■ EXTRACTED RECORDS ■

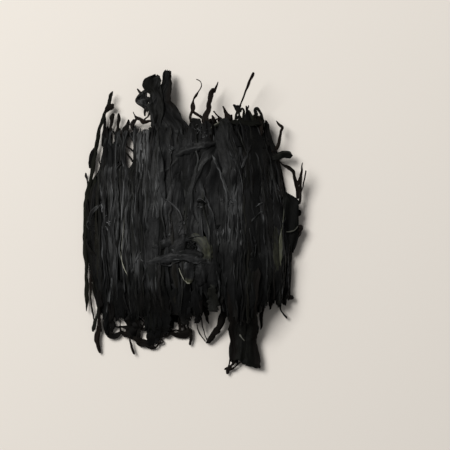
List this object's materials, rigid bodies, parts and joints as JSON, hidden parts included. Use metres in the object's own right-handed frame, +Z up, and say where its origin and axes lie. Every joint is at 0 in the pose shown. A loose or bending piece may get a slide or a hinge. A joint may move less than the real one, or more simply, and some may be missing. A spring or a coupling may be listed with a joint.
{
  "type": "dried wakame bundle",
  "caption": "Flat bundle of dried wakame: long black strips that run one way, with folded leaves, edge loops and loose tips, lying on its flat underside.",
  "frame": {"origin": "middle of the bundle's resting face, on the surface it lies on", "axes": "+Y along the strips, towards the end with the broad upright leaf; +Z up"},
  "size_m": [0.19, 0.2614, 0.0363],
  "materials": {
    "dried_wakame": null
  },
  "bodies": {
    "root": {"wakame_bundle": "dried_wakame"}
  },
  "joints": []
}
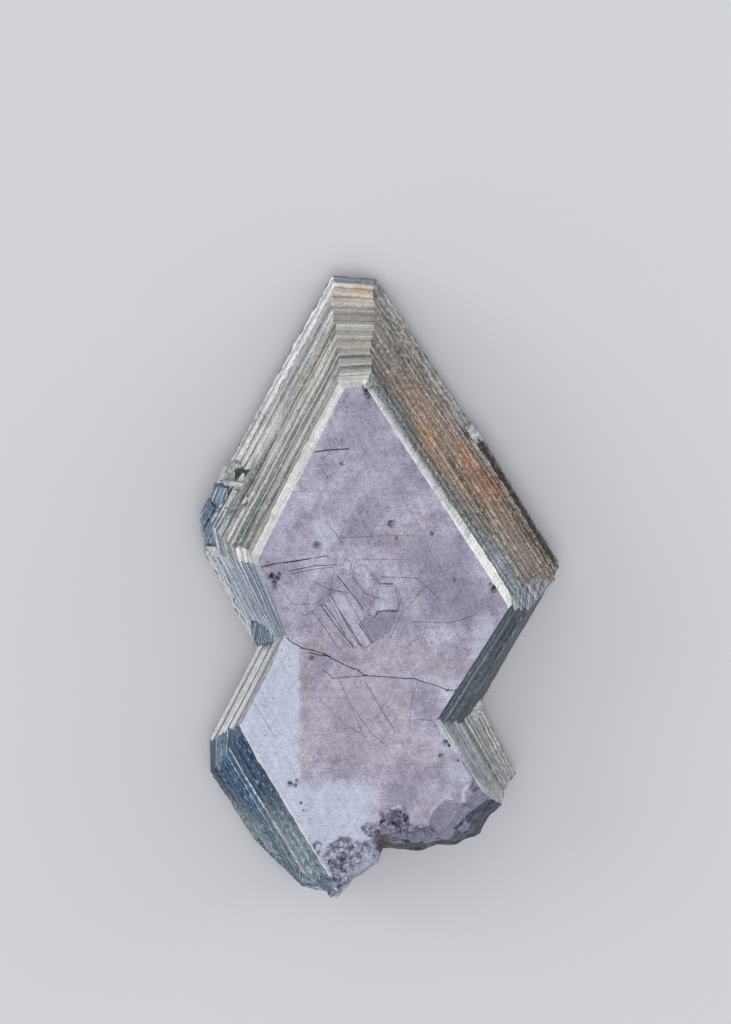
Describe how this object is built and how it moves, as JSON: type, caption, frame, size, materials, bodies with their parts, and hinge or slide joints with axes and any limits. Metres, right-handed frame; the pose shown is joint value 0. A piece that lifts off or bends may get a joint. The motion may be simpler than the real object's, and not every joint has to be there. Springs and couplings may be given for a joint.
{
  "type": "geocronite crystal specimen",
  "caption": "Mineral specimen: two rhombic tabular lead-grey crystals grown together, with stepped striated sides, a broad flat front face, a seam crack and a broken lower end",
  "frame": {"origin": "centre of the specimen's box on X and Y, at the height of its flat back, which rests on Z = 0", "axes": "the blunt apex of the upper crystal points to +Y and the broken lower end to -Y; the broad front face looks up to +Z; +X is the right side of the picture"},
  "size_m": [0.029, 0.0508, 0.0106],
  "materials": {
    "crystal": "satin"
  },
  "bodies": {
    "root": {"geocronite_specimen": "crystal"}
  },
  "joints": []
}
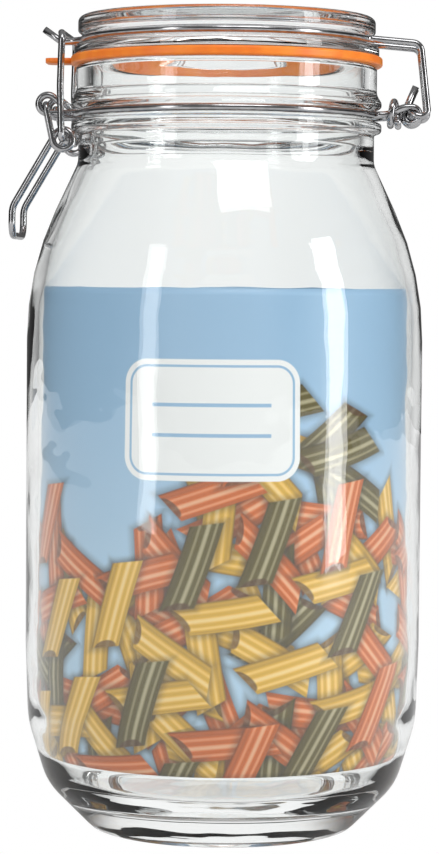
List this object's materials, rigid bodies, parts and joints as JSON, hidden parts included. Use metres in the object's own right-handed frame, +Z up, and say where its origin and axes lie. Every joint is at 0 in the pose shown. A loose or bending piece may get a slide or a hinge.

■ WHAT YOU SHOULD DO ■
Please restate the records in full, word for word.

■ REPLY ■
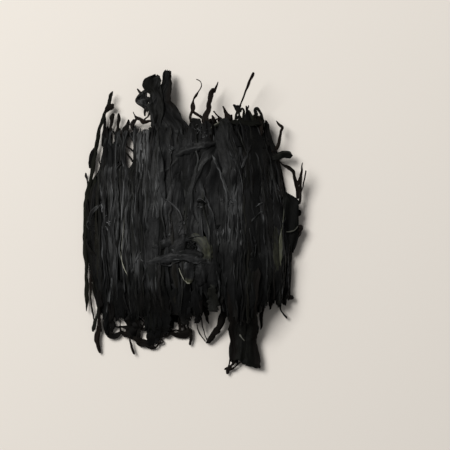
List this object's materials, rigid bodies, parts and joints as JSON, hidden parts included. Use metres in the object's own right-handed frame, +Z up, and say where its origin and axes lie. Every joint is at 0 in the pose shown. A loose or bending piece may get a slide or a hinge. A joint may move less than the real one, or more simply, and some may be missing. A spring or a coupling may be listed with a joint.
{
  "type": "dried wakame bundle",
  "caption": "Flat bundle of dried wakame: long black strips that run one way, with folded leaves, edge loops and loose tips, lying on its flat underside.",
  "frame": {"origin": "middle of the bundle's resting face, on the surface it lies on", "axes": "+Y along the strips, towards the end with the broad upright leaf; +Z up"},
  "size_m": [0.19, 0.2614, 0.0363],
  "materials": {
    "dried_wakame": null
  },
  "bodies": {
    "root": {"wakame_bundle": "dried_wakame"}
  },
  "joints": []
}
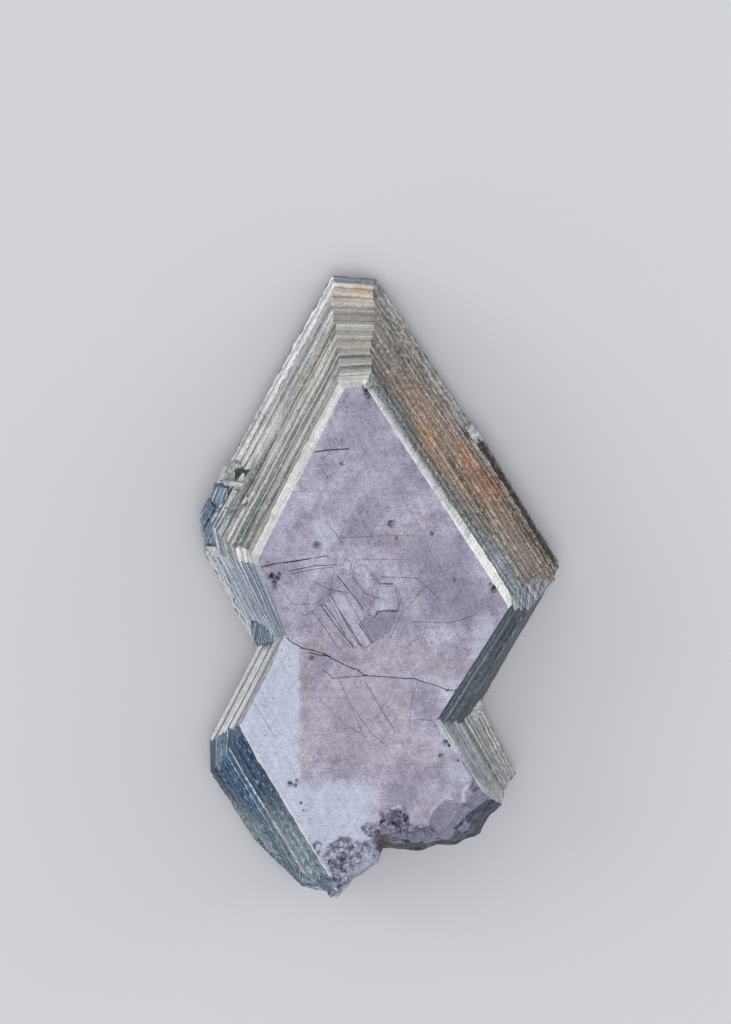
Describe how this object is built and how it moves, as JSON: type, caption, frame, size, materials, bodies with their parts, and hinge or slide joints with axes and any limits. Metres, right-handed frame; the pose shown is joint value 0. A piece that lifts off or bends may get a joint. The motion may be simpler than the real object's, and not every joint has to be there. Springs and couplings may be given for a joint.
{
  "type": "geocronite crystal specimen",
  "caption": "Mineral specimen: two rhombic tabular lead-grey crystals grown together, with stepped striated sides, a broad flat front face, a seam crack and a broken lower end",
  "frame": {"origin": "centre of the specimen's box on X and Y, at the height of its flat back, which rests on Z = 0", "axes": "the blunt apex of the upper crystal points to +Y and the broken lower end to -Y; the broad front face looks up to +Z; +X is the right side of the picture"},
  "size_m": [0.029, 0.0508, 0.0106],
  "materials": {
    "crystal": "satin"
  },
  "bodies": {
    "root": {"geocronite_specimen": "crystal"}
  },
  "joints": []
}
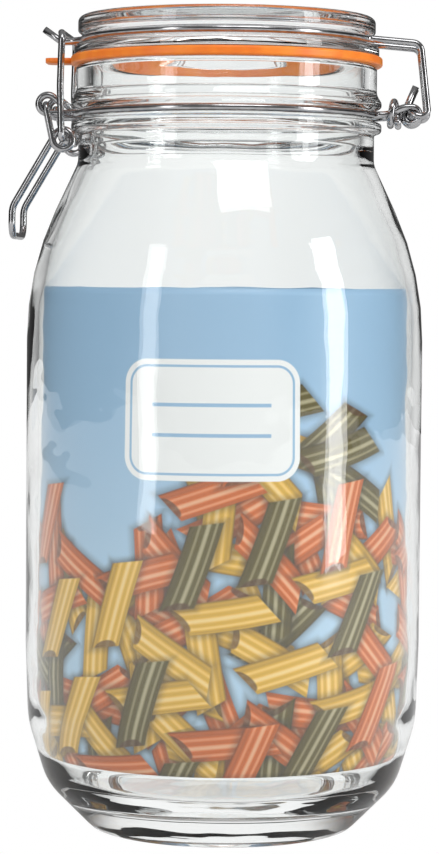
List this object's materials, rigid bodies, parts and joints as JSON, hidden parts included. Use metres in the object's own right-handed frame, +Z up, and say where its origin and axes lie. Every joint is at 0 in the pose shown. A loose or bending piece may get a slide or a hinge.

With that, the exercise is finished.